The statute, § 8719, and the interpretation of such statute in Farmers State Bank v. Smith, 36 N.D. 225, 162 N.W. 302, has answered this question. Section 8719, Comp. Laws, 1913 reads as follows:

"The avails of a life insurance policy or of a contract payable by any mutual aid or benevolent society, when made payable to the personal representatives of a deceased, his heirs or estate upon the death of a member of such society or of such insured shall not be subject to the debts of the decedent except by special contract, but shall be inventoried and distributed to the heirs or the heirs at law of such decedent."

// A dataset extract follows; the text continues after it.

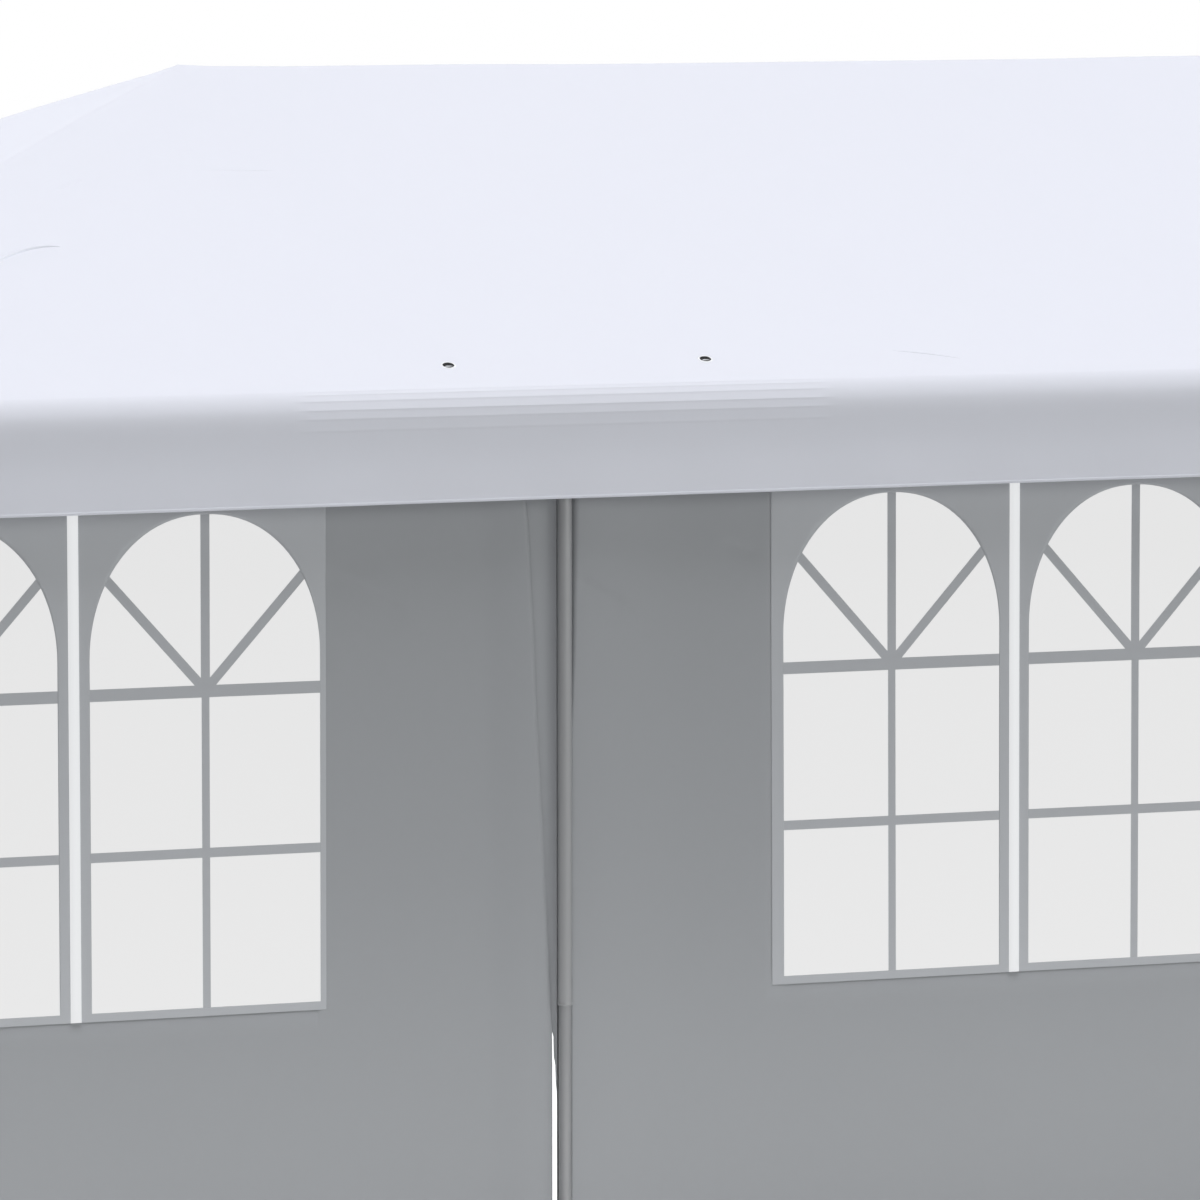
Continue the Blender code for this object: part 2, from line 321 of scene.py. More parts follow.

In the case of Farmers State Bank v. Smith, supra, this court said that § 8719, Comp. Laws, 1913, merely provides that in the eyes of the law of policy which is made payable to one's personal representatives or heirs or estate shall be deemed to have been made to the heirs and that such policy shall go to such heirs free from debts of the deceased. Such interpretation leaves no room for construction excepting that a policy made payable to an estate is the same as if made payable to the heirs, and hence that the proceeds of such policy passes to the heirs by contract *Page 82 and not by descent. Consequently, § 6629, Comp. Laws, 1913 which provides that a policy of life insurance may pass by transfer, will or succession has no more application than it would have to a policy directly made payable to the heirs. It follows that the trial court erred; the judgment is erroneous. Accordingly, it is reversed with directions to enter judgment consonant with this opinion.

BIRDZELL, NUESSLE, JOHNSON, and CHRISTIANSON, JJ., concur.